Ridiculous, right?  

That’s what I said at the meeting and right here on this blog.  There would have to be lots of concessions from the drivers on overtime, holiday pay, the pay scale and how quickly new hires reach the top of it, health insurance subsidies, etc. etc.  There would have to be some significant changes before this Commissioner, Jeff Bergosh, would ever vote to bring these drivers in house.  But after the last meeting, and after discussions about getting a better collective bargaining agreement were had—I felt somewhat confident that we could at least start the process.

But then came this letter from the Union’s Lawyer.  No dice.  Union protections will remain no matter what, end of discussion.

Along with the letter came a lot of history that explains the strange nature of this evolved agreement that all but assures that the county MUST have a third party run transit locally.

You can read it all here— and I encourage you to because it is enlightening---but here’s the cliff notes:

Any company that wins the bid to run our transit system (we only had one respond in the last RFP we put out)—or even the County if we chose to bring the operation in house—is required to honor this 30-year old agreement which has tremendously onerous provisions that are much too favorable to union members (my opinion).  That’s right—no employee of the transit system “shall suffer any worsening of his

 wages, seniority, pension, vacation, health and welfare insurance, or any other benefit by reason of his transfer to a position with the successor-employer.” (From their agreement)

So now our options go from bad to worse.  

In speaking with some county leadership, the option of bringing them (ECAT) in house first, and then bargaining, was floated as a potential solution.  There's no way I would ever support that—there would be no impetus for the drivers to bargain away their outstanding agreement once they are here—we would lose that arm-wrestling contest and it would be time-consuming and costly--and we would be stuck with that agreement...

The nuclear option is we eliminate mass transit altogether—an option I do not favor.  (I’m working on a third option that leverages technology and the private sector to provide transportation to our population that is mired in poverty—more on that later….) Ending mass transit ensures that the county is no longer subject to this 30 year old collective bargaining agreement.  Again, the nuclear option....because with that option ECAT and Mass Transit in Escambia County vanishes.

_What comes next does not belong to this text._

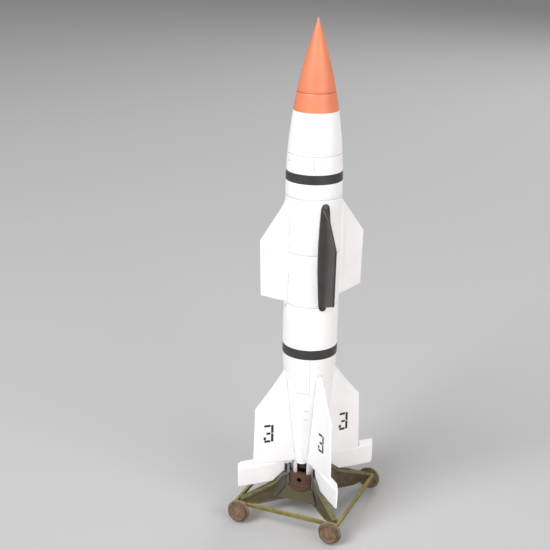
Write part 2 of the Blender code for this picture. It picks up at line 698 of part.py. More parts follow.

So now a high stakes game of Chicken begins ---racing down the road on one end is the transit union—wanting to keep all the language and favorable terms they have accumulated in their CBAs over the years, wanting to keep their jobs, while simultaneously expressing an interest in being County employees so they can gain access to the very generous pension plan the state offers, the FRS.  They have now officially put the pedal to the metal when they allowed their lawyer, right out of the gate, to reject out-of-hand any waiver of the provisions of their previous contract to help with a potential transition to the County.

On the other end of the road, racing right toward the oncoming transit union, is the BCC.  We have all expressed interest in seeing mass transit continue if costs can be contained and efficiency is bolstered.  But if we cannot get out from under previously bargained, overly generous agreements to make this happen—I can realistically see the Board not continuing mass transit.  The jig is up, and too many people now know how astronomically expensive this system is juxtaposed with the tiny fraction of customers served.  Even by government standards—this system consumes too much taxpayer cash and serves too few people to continue to operate under the status quo.

If nobody blinks, we will collide and the losers will be those folks that genuinely rely on ECAT to get around Pensacola.

Stay tuned…..


Anonymous said...

Bergosh is nothing more then a politician that can't tell the truth...don't buy his bull

Unknown said...

Then maybe its time to use the Nuclear Option and Kill ECAT. There are community transportation companies that could take up the slack while the BOCC could study options and reorganize the Mass Transit options. If the drivers want to keep their jobs, they could work with the county on options.

Anonymous said...

I do understand 'why' you might have the opinion that you do as Union's work differently than right to work (for less) states. However, unions have and continue to bargain in good faith and sometimes that means concessions. I will add as one who has been in this very position, it never works if someone who does not perform the work or understand the entire workings of the job, to tell a driver/union what they will or will not do. Concessionary bargaining is just that, both sides work at an agreement that both sides can live with. No ECAT employee wants to lose their job. And if the Commisioners really thought about it, they don't want their constitutents without service. Maintence is expensive, and fuel will probably go back up at some point.

I would sincerely hope that every commissioner take the bus to work one morning. It will give you a much better prospective on the system. You could also talk to the patrons, see the importance the public transit system is to them.

Mr. Bergosh, I realize it is easy to demonize a system that you do not seem to value, but as an elect official I urge you to take a breath and see all sides.